The Democratic National Committee stripped the state of its delegates. Then Democrats in Iowa, New Hampshire, Nevada and South Carolina followed by pushing the pledge that bans the candidates from campaigning in the state, including running television commercials or hosting rallies.
The only exception in the ban is for fundraising.
Experts are surprised the pledge has held this long. Because three of the early states have already voted, Daniel A. Smith, a University of Florida political scientist, said he expected the campaigns to be heading to Florida by now.
"If they break the pledge now, who is it going to offend?" Smith said. "I don't see how it would offend anyone in South Carolina enough to tip the presidential election."
Yet South Carolina has become the gatekeeper for the pledge.

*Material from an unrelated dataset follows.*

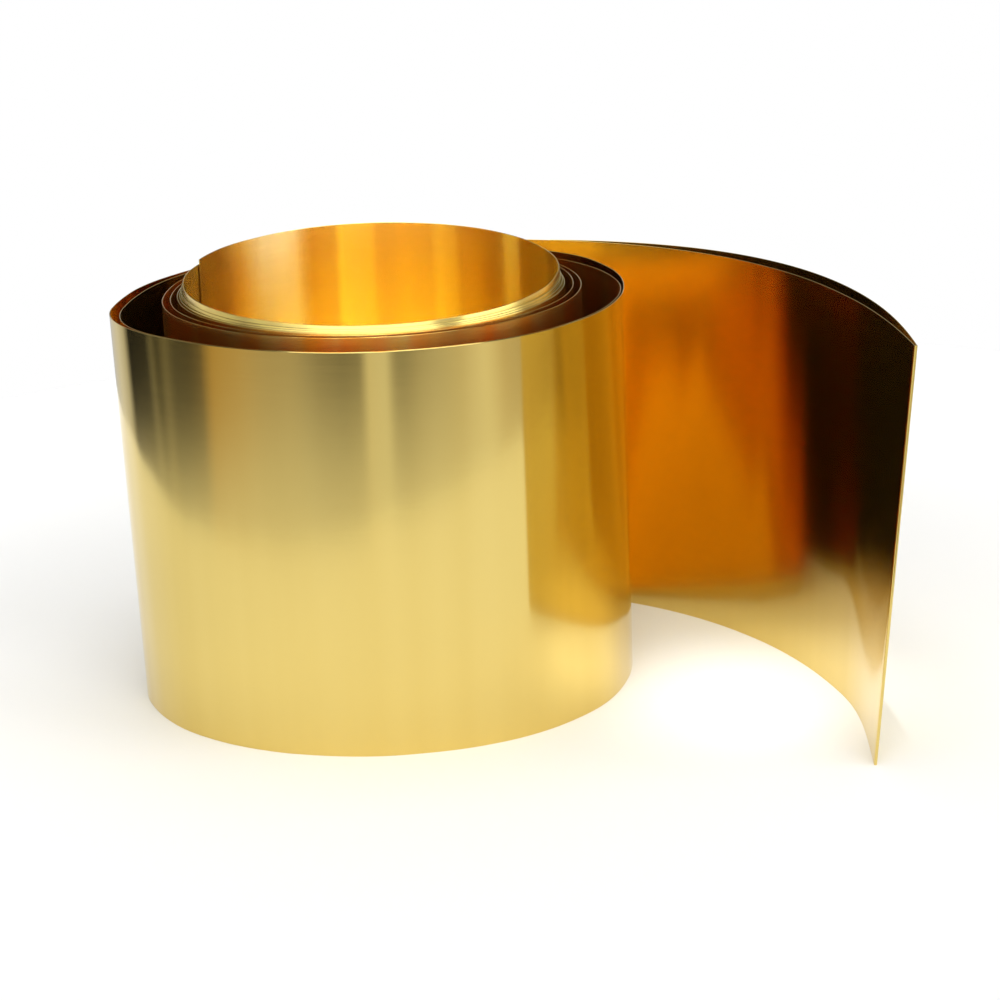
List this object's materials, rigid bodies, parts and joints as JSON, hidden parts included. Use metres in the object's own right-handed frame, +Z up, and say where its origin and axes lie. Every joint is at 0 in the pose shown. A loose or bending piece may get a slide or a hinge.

Burton said Obama's campaign consulted with Carol Fowler, chairwoman of the South Carolina Democratic Party, before the ad ran, and she "told us unequivocally she did not consider this to be in violation of pledge made to the early states," Burton said.
At this point, said Smith, neither Obama nor Clinton have incentive to campaign in Florida. Because he continues to trail Clinton in the polls here, Obama should focus instead on Feb. 5, when 22 states hold primary elections, Smith said.
Clinton would not benefit either, Smith said. Breaking the pledge would be seen as a sign that her campaign sees support waning in the state.
The only candidate that would benefit at this point would be John Edwards, who "has nothing to lose" by breaking the pledge. If he set up a rally in Florida, he could give himself a shot at winning over the state's Democrats who are desperate to see a real candidate.
"I don't see how it would hurt him in the slightest," Smith said.
Jeremy Wallace can be reached at 361-4966 or jeremy.wallace@ heraldtribune.com.
I don't see how it would be unfair to either one of them. If you say that a primary isn't going to count, and the candidates essentially rely on this (and hence don't compete for votes in those states), then it just doesn't count. Someone will surely win the vote, but so what? Someone has to win. The primary still doesn't count.